DATA LINES:
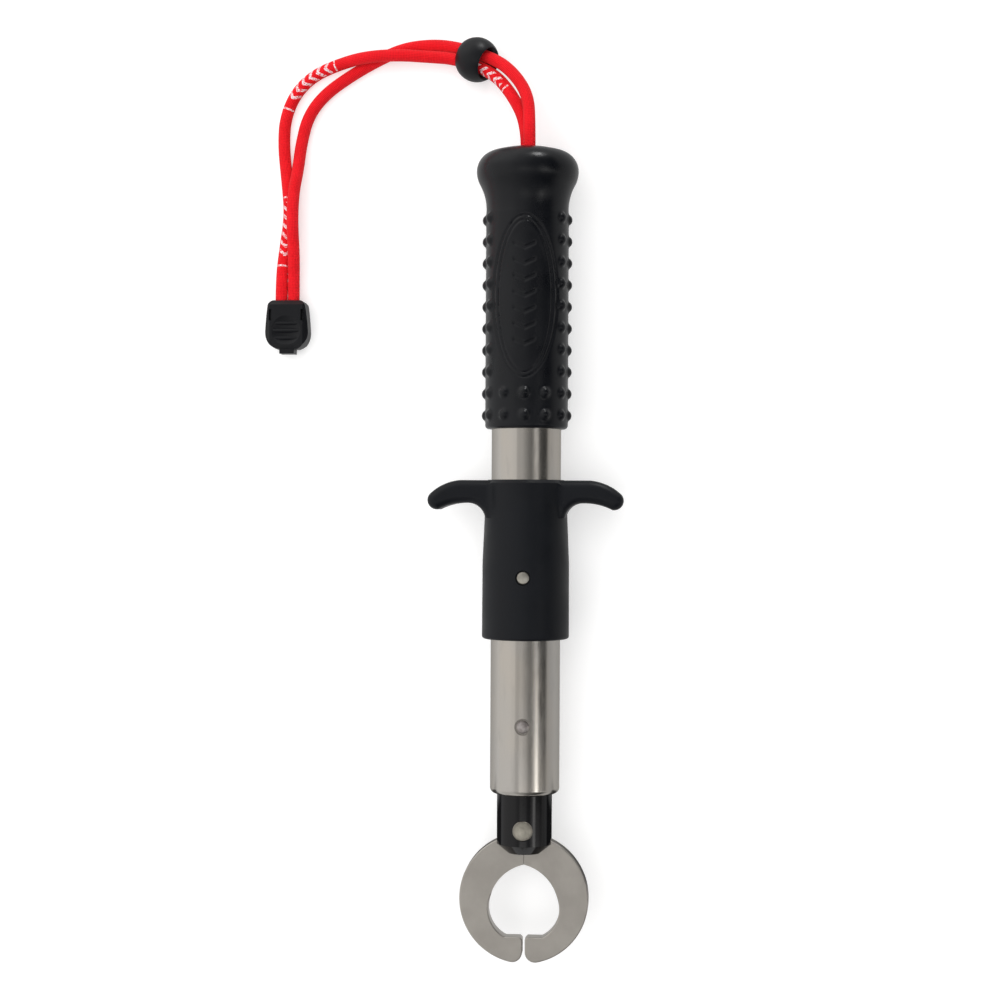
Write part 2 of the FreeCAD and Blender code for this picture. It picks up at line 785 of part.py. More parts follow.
NODES = {
    "body_tube": body_tube,
    "jaw_housing": jaw_housing,
    "body_pin": body_pin,
    "jaw_pivot_pin": jaw_pivot_pin,
    "jaw_spacer": jaw_spacer,
    "spring_stop": spring_stop,
    "stop_pin": stop_pin,
    "grip": grip,
    "end_plug": end_plug,
    "lanyard_pin": lanyard_pin,
    "lanyard_bight": lanyard_bight,
    "trigger_sleeve": trigger_sleeve,
    "trigger_pin": trigger_pin,
    "pull_rod": pull_rod,
    "rod_collar": rod_collar,
    "cam_pin": cam_pin,
    "spring_washer": spring_washer,
    "return_spring": return_spring,
    "left_jaw": lambda: jaw(-1),
    "right_jaw": lambda: jaw(1),
    "lanyard_plain_strand": lambda: strand("plain strand", PLAIN_STRAND),
    "lanyard_printed_strand": lambda: strand("printed strand", PRINTED_STRAND),
    "cord_bead": cord_bead,
    "cord_end_front": cord_end_front,
    "cord_end_back": cord_end_back,
}


def main():
    os.makedirs("parts", exist_ok=True)
    for name, make in NODES.items():
        shape = make()
        if shape.ShapeType != "Solid" and len(shape.Solids) == 1:
            shape = shape.Solids[0]
        box = shape.optimalBoundingBox()
        print(
            "%-24s %d solid(s) valid %s volume %8.1f  x %6.1f %6.1f  y %6.1f %6.1f  z %5.1f %5.1f"
            % (
                name, len(shape.Solids), shape.isValid(), shape.Volume,
                box.XMin, box.XMax, box.YMin, box.YMax, box.ZMin, box.ZMax,
            )
        )
        shape.exportStep("parts/%s.step" % name)


main()
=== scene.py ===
import math

import bmesh
import bpy
import numpy as np
from mathutils import Matrix, Vector


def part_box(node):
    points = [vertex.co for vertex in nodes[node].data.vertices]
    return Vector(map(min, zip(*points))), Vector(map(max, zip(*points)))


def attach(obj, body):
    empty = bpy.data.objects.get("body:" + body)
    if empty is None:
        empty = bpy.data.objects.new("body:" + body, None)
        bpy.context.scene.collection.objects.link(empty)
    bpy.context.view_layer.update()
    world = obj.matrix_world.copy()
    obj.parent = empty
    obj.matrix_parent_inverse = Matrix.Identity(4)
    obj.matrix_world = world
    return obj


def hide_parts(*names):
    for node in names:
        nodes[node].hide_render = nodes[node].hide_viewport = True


# The looks of a fish lip grip that lies flat on a floor, in metres, +Z up.
# The tool's axis is parallel to Y. The jaws point to -Y, and the grip and its lanyard to +Y.
# The grip's outline and relief and all the shaders work in millimetres. A station is a place
# along the tool's axis, in millimetres from a point 1.2 mm short of the tube, towards the grip.

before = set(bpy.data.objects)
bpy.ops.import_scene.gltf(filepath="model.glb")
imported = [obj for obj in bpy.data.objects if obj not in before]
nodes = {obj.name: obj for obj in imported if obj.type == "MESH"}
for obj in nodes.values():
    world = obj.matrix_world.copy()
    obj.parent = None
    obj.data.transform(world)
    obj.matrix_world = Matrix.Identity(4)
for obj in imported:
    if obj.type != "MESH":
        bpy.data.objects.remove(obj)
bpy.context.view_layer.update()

MM = 0.001
GRIP_LOW_S = 116.25
TUBE_LOW, TUBE_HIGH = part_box("body_tube")
AXIS_Z = (TUBE_LOW.z + TUBE_HIGH.z) / 2
STATION_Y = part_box("grip")[0].y - GRIP_LOW_S * MM

# Camera
CAMERA_TARGET = Vector((-0.0083, 0.0173, AXIS_Z))
CAMERA_DISTANCE = 0.603
CAMERA_TILT = math.radians(4.5)
CAMERA_ROLL = math.radians(0.3)
CAMERA_LENS = 68.4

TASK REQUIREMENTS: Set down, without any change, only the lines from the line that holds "for name, make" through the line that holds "if empty is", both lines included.

ANSWER TO THE PROBLEM:
    for name, make in NODES.items():
        shape = make()
        if shape.ShapeType != "Solid" and len(shape.Solids) == 1:
            shape = shape.Solids[0]
        box = shape.optimalBoundingBox()
        print(
            "%-24s %d solid(s) valid %s volume %8.1f  x %6.1f %6.1f  y %6.1f %6.1f  z %5.1f %5.1f"
            % (
                name, len(shape.Solids), shape.isValid(), shape.Volume,
                box.XMin, box.XMax, box.YMin, box.YMax, box.ZMin, box.ZMax,
            )
        )
        shape.exportStep("parts/%s.step" % name)


main()
=== scene.py ===
import math

import bmesh
import bpy
import numpy as np
from mathutils import Matrix, Vector


def part_box(node):
    points = [vertex.co for vertex in nodes[node].data.vertices]
    return Vector(map(min, zip(*points))), Vector(map(max, zip(*points)))


def attach(obj, body):
    empty = bpy.data.objects.get("body:" + body)
    if empty is None:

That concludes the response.